Jurors hear dramatic hostage tale at U.S. trial of London imam

Jurors hear dramatic hostage tale at U.S. trial of London imam

As volleys of gunfire rang out across the desert, the kidnapper stared at his captives and said, "It's goodbye to you all."

Margaret Thompson, an American tourist held at gunpoint, wasn't sure what would happen next.

"I hoped it meant they were getting ready to release us," she testified on Tuesday at the U.S. terror trial of former London cleric Abu Hamza. "But I feared it meant we were all going to die."

Her harrowing account of the kidnapping by Yemeni militants in 1998 transfixed a federal jury in New York, where Abu Hamza is charged with providing the kidnappers with advice and a satellite phone.

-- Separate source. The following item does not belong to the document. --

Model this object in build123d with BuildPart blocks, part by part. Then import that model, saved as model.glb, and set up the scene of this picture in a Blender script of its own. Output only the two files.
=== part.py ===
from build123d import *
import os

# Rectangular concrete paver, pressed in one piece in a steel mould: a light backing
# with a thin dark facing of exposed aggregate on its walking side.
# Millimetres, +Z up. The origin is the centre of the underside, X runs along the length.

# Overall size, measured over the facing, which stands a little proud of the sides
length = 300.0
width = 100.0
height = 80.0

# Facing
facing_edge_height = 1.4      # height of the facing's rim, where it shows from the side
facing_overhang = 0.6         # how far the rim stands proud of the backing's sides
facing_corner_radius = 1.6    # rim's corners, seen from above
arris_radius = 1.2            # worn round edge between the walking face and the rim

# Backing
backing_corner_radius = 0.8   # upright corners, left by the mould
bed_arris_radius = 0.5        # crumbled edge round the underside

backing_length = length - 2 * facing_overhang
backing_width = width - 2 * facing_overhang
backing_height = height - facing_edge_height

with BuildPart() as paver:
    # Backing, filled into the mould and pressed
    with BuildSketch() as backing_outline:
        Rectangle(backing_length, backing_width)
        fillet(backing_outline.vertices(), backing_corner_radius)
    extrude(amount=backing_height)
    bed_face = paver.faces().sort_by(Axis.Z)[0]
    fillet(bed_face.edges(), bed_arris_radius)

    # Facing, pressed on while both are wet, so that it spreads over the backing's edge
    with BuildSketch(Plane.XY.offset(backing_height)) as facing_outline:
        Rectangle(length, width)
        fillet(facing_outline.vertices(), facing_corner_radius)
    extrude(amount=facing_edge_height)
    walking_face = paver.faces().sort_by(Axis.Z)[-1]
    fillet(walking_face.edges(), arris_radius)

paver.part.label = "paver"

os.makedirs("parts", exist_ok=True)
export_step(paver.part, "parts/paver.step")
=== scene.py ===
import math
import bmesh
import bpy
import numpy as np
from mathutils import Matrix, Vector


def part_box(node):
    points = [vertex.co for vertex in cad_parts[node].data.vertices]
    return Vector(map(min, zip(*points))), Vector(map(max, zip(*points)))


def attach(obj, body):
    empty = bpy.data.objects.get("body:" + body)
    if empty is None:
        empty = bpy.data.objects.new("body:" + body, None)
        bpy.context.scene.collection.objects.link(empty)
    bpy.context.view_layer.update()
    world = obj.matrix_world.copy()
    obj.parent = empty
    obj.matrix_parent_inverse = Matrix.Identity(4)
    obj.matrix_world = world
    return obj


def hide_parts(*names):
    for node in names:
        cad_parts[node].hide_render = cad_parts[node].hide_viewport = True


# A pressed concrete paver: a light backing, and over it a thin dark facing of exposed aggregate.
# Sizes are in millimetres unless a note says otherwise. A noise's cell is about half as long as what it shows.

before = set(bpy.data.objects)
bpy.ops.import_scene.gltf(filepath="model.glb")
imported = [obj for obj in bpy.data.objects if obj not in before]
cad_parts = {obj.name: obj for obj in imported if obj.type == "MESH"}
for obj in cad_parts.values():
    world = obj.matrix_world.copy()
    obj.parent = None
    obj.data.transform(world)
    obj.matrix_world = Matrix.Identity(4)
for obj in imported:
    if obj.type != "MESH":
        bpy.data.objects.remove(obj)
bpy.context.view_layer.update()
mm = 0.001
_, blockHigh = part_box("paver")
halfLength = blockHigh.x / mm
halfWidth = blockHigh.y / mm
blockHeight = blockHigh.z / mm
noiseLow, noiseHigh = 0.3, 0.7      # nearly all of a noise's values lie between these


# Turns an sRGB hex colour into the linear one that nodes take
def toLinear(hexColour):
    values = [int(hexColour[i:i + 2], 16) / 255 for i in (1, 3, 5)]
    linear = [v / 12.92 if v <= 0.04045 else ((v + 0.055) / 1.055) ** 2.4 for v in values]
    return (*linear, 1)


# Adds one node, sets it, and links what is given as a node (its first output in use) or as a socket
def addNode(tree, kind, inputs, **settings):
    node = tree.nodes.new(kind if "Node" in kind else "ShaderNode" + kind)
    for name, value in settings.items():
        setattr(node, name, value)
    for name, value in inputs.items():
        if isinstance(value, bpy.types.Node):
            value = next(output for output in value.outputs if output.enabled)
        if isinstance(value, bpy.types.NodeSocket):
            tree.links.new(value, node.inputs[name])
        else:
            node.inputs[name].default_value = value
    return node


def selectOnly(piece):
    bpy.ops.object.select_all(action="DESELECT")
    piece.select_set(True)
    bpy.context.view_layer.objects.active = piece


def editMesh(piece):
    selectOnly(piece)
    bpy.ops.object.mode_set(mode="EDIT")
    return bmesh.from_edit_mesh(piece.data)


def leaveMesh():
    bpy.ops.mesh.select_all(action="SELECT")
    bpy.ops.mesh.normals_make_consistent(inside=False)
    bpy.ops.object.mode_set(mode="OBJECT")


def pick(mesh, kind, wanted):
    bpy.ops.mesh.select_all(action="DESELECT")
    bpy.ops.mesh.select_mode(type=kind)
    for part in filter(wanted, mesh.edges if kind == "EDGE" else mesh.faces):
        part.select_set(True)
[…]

The one-eyed, handless imam is also accused of seeking to set up a jihadist training camp in Oregon and of sending followers and money to al Qaeda in Afghanistan.

His lawyers claim he acted as a intermediary during the kidnapping to try to negotiate the hostages' release. They have also said he did not commit any crimes and is being prosecuted based on his controversial views.

Prosecutors plan to call their final witness on Wednesday: Mary Quin, another hostage, who interviewed Abu Hamza at his north London mosque nearly two years after the kidnapping about his alleged involvement.

Abu Hamza is expected to take the stand in his own defense shortly after Quin testifies.

During her testimony, Thompson described what occurred on December 28, 1998 to the group of Western tourists.

The group's convoy was forced to stop on a highway in southern Yemen when armed men blocked the road and commandeered the vehicles, Thompson said.

The tourists, mostly Britons, were driven to a remote area, where Thompson saw one of the kidnappers holding aloft what appeared to be a laptop computer. Prosecutors later showed the jury a photograph of the satellite phone Abu Hamza supposedly provided to the kidnappers, which looked like a laptop.

The militants said they would use the hostages in a prisoner exchange and seemed particularly interested in whether any were American, Thompson said. Frightened that she might become a target, she did not reveal her nationality.

"You know why you're here," one of the men said in English, Thompson testified. When one tourist asked why, the man replied, "It's not your fault your countries bombed Iraq," according to Thompson.

The Yemeni military launched a rescue operation the following day. As bullets whizzed by, the kidnappers used the hostages as human shields, lying behind their captives and firing between the tourists' legs, Thompson said.

She was shot in the leg, shattering her femur, an injury that left her with a noticeable limp. Others were not so lucky, she said - three Britons and an Australian were killed during the gun battle.

Abu Hamza, 56, was convicted and served several years in prison in the United Kingdom for inciting violence with his sermons at a north London mosque. He faces a life sentence if convicted at the U.S. trial.

The Egyptian-born preacher, also known as Mustafa Kamel Mustafa, lost an eye and both hands in Afghanistan in the 1980s.